Posted by: Joe | July 15, 2010 at 01:58 PM
Frum sideswiped my car one day in an alleyway next to my gym. I swear to God he was going to drive away, but I happened to come upon him just after the deed was done. Motherfucker had a lovely two seater Lexus convertible and lives on probably the most expensive street in DC. Being a right winger has been very, very good to him.
Posted by: Sir Charles | July 15, 2010 at 02:03 PM
Joe: No, nothing so dramatic. It's a media dynasty. His late mother Barbara Frum was a very powerful and prominent media personality, journalist, radio host (As It Happens which you can hear on NPR was another of her babies), and news anchor. Not particularly right-wing in her reporting as I recall, except for, maybe one or two revealing incidents.

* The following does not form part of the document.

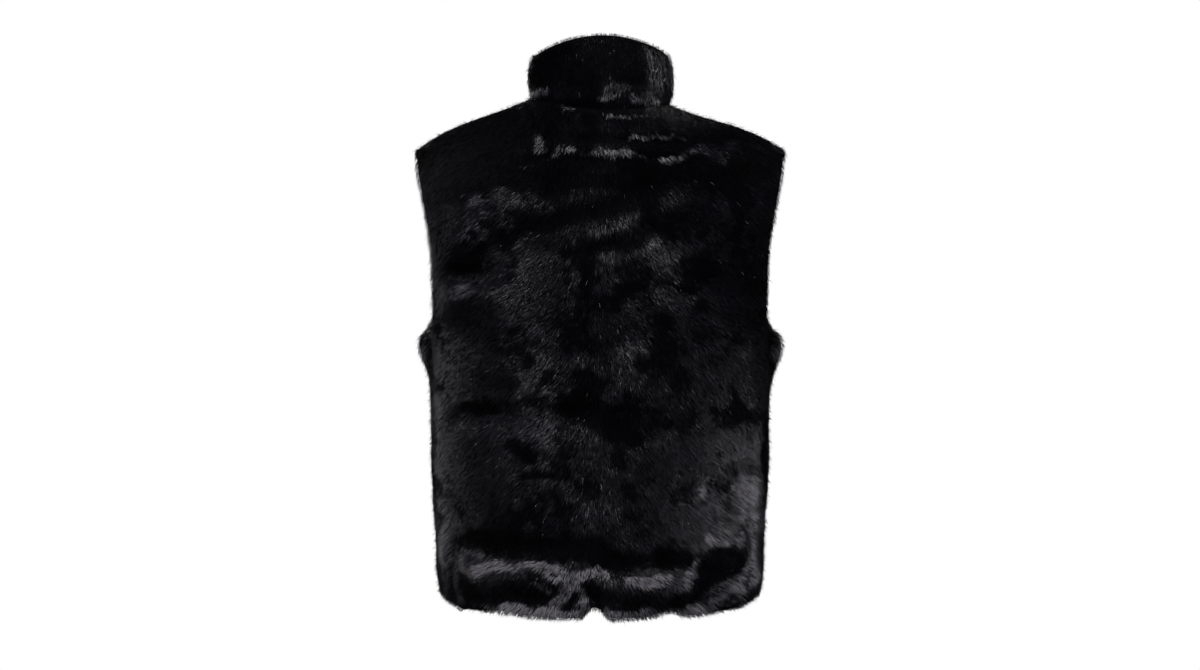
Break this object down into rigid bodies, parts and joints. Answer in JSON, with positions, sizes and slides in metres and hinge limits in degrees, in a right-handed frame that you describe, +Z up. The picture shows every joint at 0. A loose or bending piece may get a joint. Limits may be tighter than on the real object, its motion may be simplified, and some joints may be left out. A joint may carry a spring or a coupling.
{
  "type": "faux fur vest",
  "caption": "Sleeveless faux fur vest with a high stand collar and a closed front zip, hollow, in the form it has when worn.",
  "frame": {"origin": "where a wearer's shoulders hold it: midway between the two points where shoulder seam and collar meet", "axes": "+Z up, the front faces -Y and the wearer's left is +X"},
  "size_m": [0.4454, 0.2509, 0.6848],
  "materials": {
    "pile": "glossy combed pile",
    "zip_tape": "woven tape with a moulded chain",
    "zip_metal": "satin black"
  },
  "bodies": {
    "garment": {"back": "pile", "front_left": "pile", "front_right": "pile", "collar": "pile", "zip": "zip_tape", "zip_slider": "zip_metal"},
    "pull": {"zip_pull": "zip_metal"}
  },
  "joints": [
    {"name": "pull_swing", "type": "hinge", "parent": "garment", "child": "pull", "pos_m": [0, -0.07628, -0.00299], "axis": [-1, 0, 0], "range_deg": [0, 120]}
  ]
}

His sister is a Canadian senator, which is in Canada like being a British nonhereditary peer. She was very recently appointed by Harper...oh, sorry, by the Governor-General acting on behalf of the Queen on the advice of Cabinet in the person of the Prime Minister in order to stack the Senate in a rightward direction.
Posted by: Mandos | July 15, 2010 at 02:35 PM
Speaking of annoying DC pundit encounters, a blogfriend of mine made the news on an unpleasant encounter with the Orange One, Tucker Carlson, a while back.
Posted by: Mandos | July 15, 2010 at 02:46 PM
In the "stolen from America by the dirty Maple Leafs" meme: William Gibson.
OK, so he left the country to avoid the draft. What, you guys aren't willing to start pointless wars, too? What gives?
Posted by: Corvus9 | July 15, 2010 at 08:28 PM
Wow. That was quite the takedown. I am impressed Sir. Charles.
With respect to Hitchens, I think he's one of those guys whom 9/11 unhinged. He realized that people like him, people of his class, could die in stupid senseless unforseen ways, and it made him piss himself.
Fundamentally a coward.
Posted by: Ian Welsh | July 16, 2010 at 02:15 AM
Speaking of really boneheaded American imports to Canada, the idea that it's wrong to have a compulsory census has made it to the topmost levels of the Canadian government. Yup. A Canuck econblogger with whom I have locked horns in the past has found himself at the centre of the opposition.